Learning out loud has sparked all kinds of connections that I couldn’t have imagined if I’d sat quietly at my desk working on some sort of thesis! I’ve been inspired by art, music, science and architectural design, around actual and metaphorical community bonfires. The truth is that few of us are hands-down experts in our areas of work – we are constantly learning as we go. This is especially true of generalists like me whose skill-set hovers alongside subject matter expertise and is all about noticing patterns, weaving connections and building relationships across systems. Learning out loud and doing it together is a powerful tool for building community.

There are times when I’ve signed up for an event and had to push myself to show up, worried if anyone will want to talk to me about my new project, whether I can bring coherence to a still-emerging set of ideas, but I’m learning to let go of the need to ‘perform’ and focus on just making connections, no agenda.
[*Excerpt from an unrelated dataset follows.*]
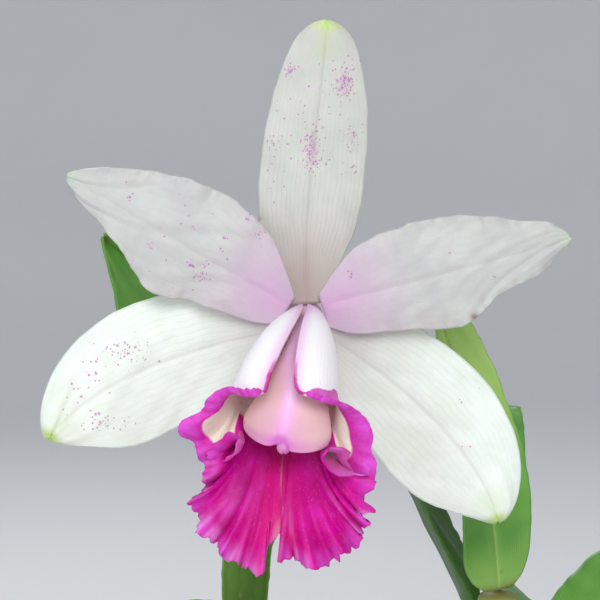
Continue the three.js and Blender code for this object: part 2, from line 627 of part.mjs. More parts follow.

It has always been worth it!

Connection also creates accountability. That might mean close collaborators urging a re-think on an idea that doesn’t stand up to scrutiny. It might be a wider sense of accountability to community – the momentum to keep going having declared an intention quite publicly, or made commitments to deliver something. If there’s no discomfort in this, where is that learning edge?

Starting

Just starting. Listening deeply, learning, acting from a place of humility but starting nonetheless. Knowing that there’s no single right way forward and a plurality of perspectives to learn from. Knowing that its actually OK to pivot, course correct or just try something else. Being the change you want to see is not having all the answers but being willing to show up and explore together. And in a way, this feels true not only of my side projects but also of my freelance work at Pragmatic Radicals. So who’s with me on learning out loud?